DATA LINES -
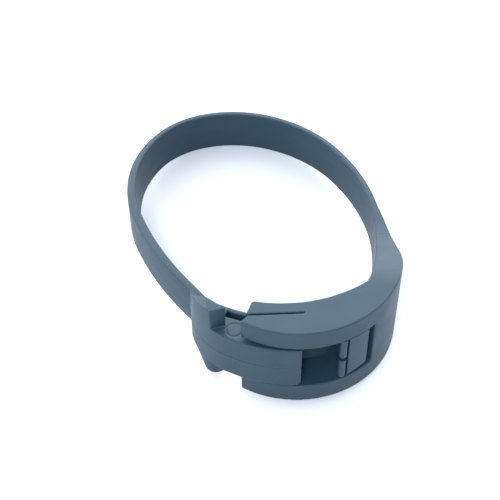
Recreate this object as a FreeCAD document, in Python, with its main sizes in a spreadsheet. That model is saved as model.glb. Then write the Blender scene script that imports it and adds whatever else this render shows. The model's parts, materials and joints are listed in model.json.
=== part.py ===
"""Strap clamp ring for a round fence post, in millimetres.

A slack plastic band is moulded to a crescent buckle. The band's free end is a thick tongue, which
slides between the buckle's two rails and is caught there by a flap latch. The origin is the post's
axis in the plane that the buckle stands on. +Z runs along the post and +Y from buckle to far band.
"""

import FreeCAD, Part
import Sketcher
import math
import os

SHEET_CELLS = [
    ("post_radius", 24.15),
    ("buckle_height", 18.5),
    ("rail_thickness", 4.1),
    ("outer_radius", 18.41),
    ("outer_x", 2.76),
    ("outer_y", -12.34),
    ("wall_thickness", 0.7),
    ("mouth_x", -5.7),
    ("mouth_lip_x", -6.9),
    ("shoulder_y", -17.0),
    ("slit_width", 0.3),
    ("slit_mouth_y", -26.6),
    ("slit_root_x", 3.79),
    ("slit_root_y", -26.18),
    ("lip_root_x", 3.65),
    ("lip_mouth_angle", -101.9),
    ("flex_gap", 0.15),
    ("band_gap", 0.3),
    ("window_end_angle", -45.4),
    ("band_height", 8.4),
    ("band_thickness", 1.15),
    ("root_thickness", 1.74),
    ("tongue_height", 9.5),
    ("tongue_lift", 0.3),
    ("arm_inner_radius", 25.1),
    ("arm_outer_radius", 25.65),
    ("arm_tip_x", 3.27),
    ("arm_tip_rounding", 1.2),
    ("tail_inner_radius", 22.7),
    ("tail_outer_radius", 23.6),
    ("tail_end_angle", -92.0),
    ("groove_angle", -112.6),
    ("strip_inner_radius", 25.15),
    ("strip_outer_radius", 26.3),
    ("barb_radius", 27.0),
    ("strip_end_angle", -65.3),
    ("strip_height", 6.4),
    ("flap_thickness", 1.3),
    ("flap_clearance", 0.36),
    ("flap_top_clearance", 0.15),
    ("flap_hinge_angle", -65.0),
    ("flap_end_angle", -49.6),
    ("knuckle_radius", 0.7),
    ("knuckle_gap", 0.9),
    ("pin_radius", 0.3),
    ("pin_clearance", 0.05),
]

doc = FreeCAD.newDocument("clamp_ring")
sheet = doc.addObject("Spreadsheet::Sheet", "sheet")
for row, (alias, value) in enumerate(SHEET_CELLS, start=1):
    sheet.set(f"A{row}", alias)
    sheet.set(f"B{row}", str(value))
    sheet.setAlias(f"B{row}", alias)
doc.recompute()
dim = {alias: float(sheet.get(alias)) for alias, _ in SHEET_CELLS}

AXIS = (0.0, 0.0)
OUTER = (dim["outer_x"], dim["outer_y"])
ARM_CENTRE = (2.67, -5.14)
MIDDLE = dim["buckle_height"] / 2
TOUCHING = 0.001
Z_UP = FreeCAD.Vector(0, 0, 1)
nodes = []


def polar(centre, radius, degrees):
    """The point at a radius and an angle about a centre."""
    angle = math.radians(degrees)
    return (centre[0] + radius * math.cos(angle), centre[1] + radius * math.sin(angle))


def on_post(radius, degrees):
    """The point at a radius and an angle about the post's axis."""
    return polar(AXIS, radius, degrees)


def below(centre, radius, x):
    """The lower point of a circle at a given x."""
    return (x, centre[1] - math.sqrt(radius**2 - (x - centre[0]) ** 2))


def line(point):
    """A straight step of an outline, ending at the point."""
    return {"end": point}


def arc(centre, point, turn, size=None):
    """A round step of an outline about a centre; turn is 1 anticlockwise, size an expression."""
    return {"end": point, "centre": centre, "turn": turn, "size": size}


def bow(middle, point):
    """A round step of an outline through a middle point."""
    return {"end": point, "middle": middle}


def vector(point):
    return FreeCAD.Vector(point[0], point[1], 0)


def circle_through(start, middle, end):
    """The centre of the circle through three points, and the turn from start to end."""
    circle = Part.Arc(vector(start), vector(middle), vector(end)).toShape().Curve
    centre = (circle.Center.x, circle.Center.y)
    cross = (middle[0] - start[0]) * (end[1] - start[1]) - (middle[1] - start[1]) * (end[0] - start[0])
    return centre, (1 if cross > 0 else -1)


def add_step(sketch, start, step):
    """Adds one step of an outline; returns its number and which of its ends come first and last."""
    end = step["end"]
    if "middle" in step:
        centre, turn = circle_through(start, step["middle"], end)
    elif "centre" in step:
        centre, turn = step["centre"], step["turn"]
    else:
        return sketch.addGeometry(Part.LineSegment(vector(start), vector(end)), False), 1, 2
    first, last = (start, end) if turn > 0 else (end, start)
    radius = math.dist(centre, first)
    angles = [math.atan2(p[1] - centre[1], p[0] - centre[0]) for p in (first, last)]
    circle = Part.Circle(vector(centre), Z_UP, radius)
    number = sketch.addGeometry(Part.ArcOfCircle(circle, angles[0], angles[1]), False)
    return (number, 1, 2) if turn > 0 else (number, 2, 1)


def draw(sketch, start, steps):
    """Draws a closed outline and ties its steps end to end; named radii follow the sheet."""
    placed = []
    for step in steps:
        placed.append(add_step(sketch, start, step))
        start = step["end"]
    for here, after in zip(placed, placed[1:] + placed[:1]):
        sketch.addConstraint(Sketcher.Constraint("Coincident", here[0], here[2], after[0], after[1]))
    for step, (number, _, _) in zip(steps, placed):
        if step.get("size"):
            if step["centre"] == AXIS:
                sketch.addConstraint(Sketcher.Constraint("Coincident", number, 3, -1, 1))
            radius = math.dist(step["centre"], step["end"])
            index = sketch.addConstraint(Sketcher.Constraint("Radius", number, radius))
            sketch.setExpression(f"Constraints[{index}]", step["size"])


def add_sketch(body, name, plane="XY_Plane"):
    """An empty sketch on one of a body's own origin planes."""
    sketch = body.newObject("Sketcher::SketchObject", name)
    origin_plane = [f for f in body.Origin.OriginFeatures if f.Role == plane][0]
    sketch.AttachmentSupport = (origin_plane, [""])
    sketch.MapMode = "FlatFace"
    return sketch


def new_body(name, plane="XY_Plane"):
    """A body and its first sketch, which lies on one of the body's origin planes."""
    body = doc.addObject("PartDesign::Body", name)
    body.Label = name
    return body, add_sketch(body, name + "_outline", plane)


def slab(name, start, steps, low, height, keep=True):
    """A sub-part with one plan outline, from the height `low` up by `height`, both expressions."""
    body, sketch = new_body(name)
    draw(sketch, start, steps)
    sketch.setExpression("AttachmentOffset.Base.z", low)
    pad = body.newObject("PartDesign::Pad", name + "_pad")
    pad.Profile = sketch
    pad.setExpression("Length", height)
    if keep:
        nodes.append(body)
    return body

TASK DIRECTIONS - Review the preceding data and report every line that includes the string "with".

SOLUTION FOR THIS EXERCISE -
Recreate this object as a FreeCAD document, in Python, with its main sizes in a spreadsheet. That model is saved as model.glb. Then write the Blender scene script that imports it and adds whatever else this render shows. The model's parts, materials and joints are listed in model.json.
    """A sub-part with one plan outline, from the height `low` up by `height`, both expressions."""